XVe s. Il hurtoit grands coups à l'huis ou aux fenestres de la chambre
, Froissart, II, III, 22. Le bon serviteur, sans effroi ne bruit, vint heurter à la porte, et au heurter qu'il fit on le connut tantost
, Louis XI, Nouv. XXVII.
XVIe s. Heurtez, et la porte vous sera ouverte
, Calvin, Instit. 685. De quoy leur profite-il de heurter contre ce roc ?

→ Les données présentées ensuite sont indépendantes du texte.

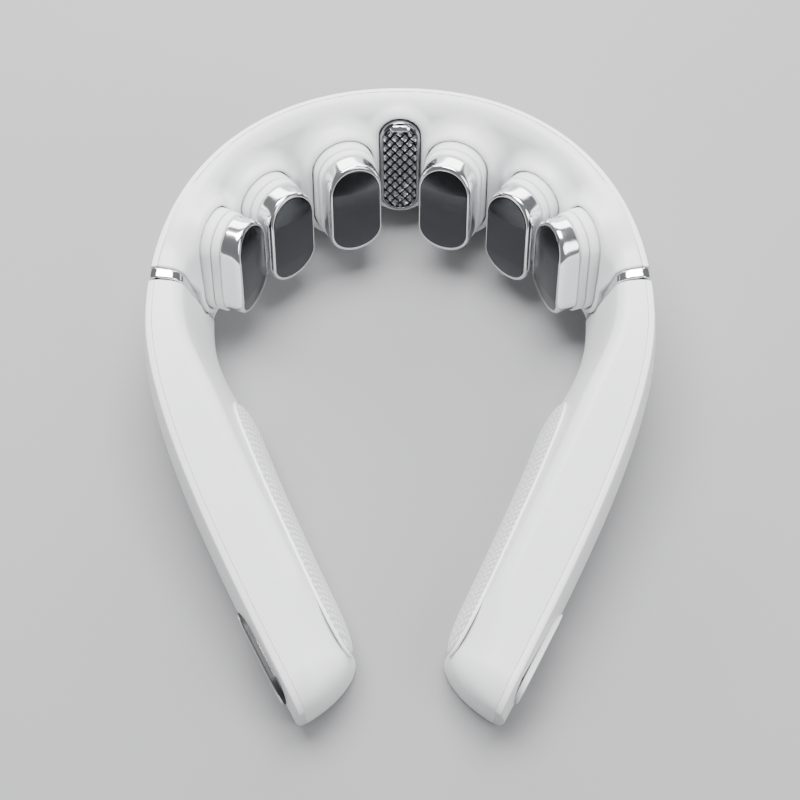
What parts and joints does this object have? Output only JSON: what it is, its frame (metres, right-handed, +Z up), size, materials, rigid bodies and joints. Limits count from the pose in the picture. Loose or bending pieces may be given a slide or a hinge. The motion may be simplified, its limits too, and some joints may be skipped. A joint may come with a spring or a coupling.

Calvin, ib. 886. Pour avoir heurté du pied contre le seuil de son huis
, Montaigne, I, 74. Ma maison n'est pas close à personne qui y heurte
, Montaigne, III, 8. Qu'il se souvienne qu'il est perilleux de heurter contre la fureur françoise, laquelle pourtant s'escoulera soudain
, Lanoue, 686. Il le heurta au visage avec son escu si rudement qu'il le feit trebucher
, Amyot, Cam. 47. Trop tost heurte à la porte qui maulvayses nouvelles apporte
, Palsgrave, P. 466. Hardiment heurte à la porte qui bonnes nouvelles apporte
, Cotgrave †
ÉTYMOLOGIE
Bourguig. urtai ; Berry, hurter ; provenç. urtar ; ital. urtare ; néerlandais, hurten ; angl. to hurt. D'après Diez, les mots germaniques, faisant défaut dans les vieux dialectes, viennent des mots romans, et non ceux-ci de ceux-là. Dès lors l'étymologie reste ignorée ; Scheler indique le kimry hwrdh, bouc et choc, d'où hyrdhu, frapper, heurter.
SUPPLÉMENT AU DICTIONNAIRE
HEURTER. Ajoutez :Le taureau a heurté la servante, Delboulle, Gloss. de la vallée d'Yères, le Havre, 1876, p. 186.
Absolument. Méfiez-vous, cette vache heurte.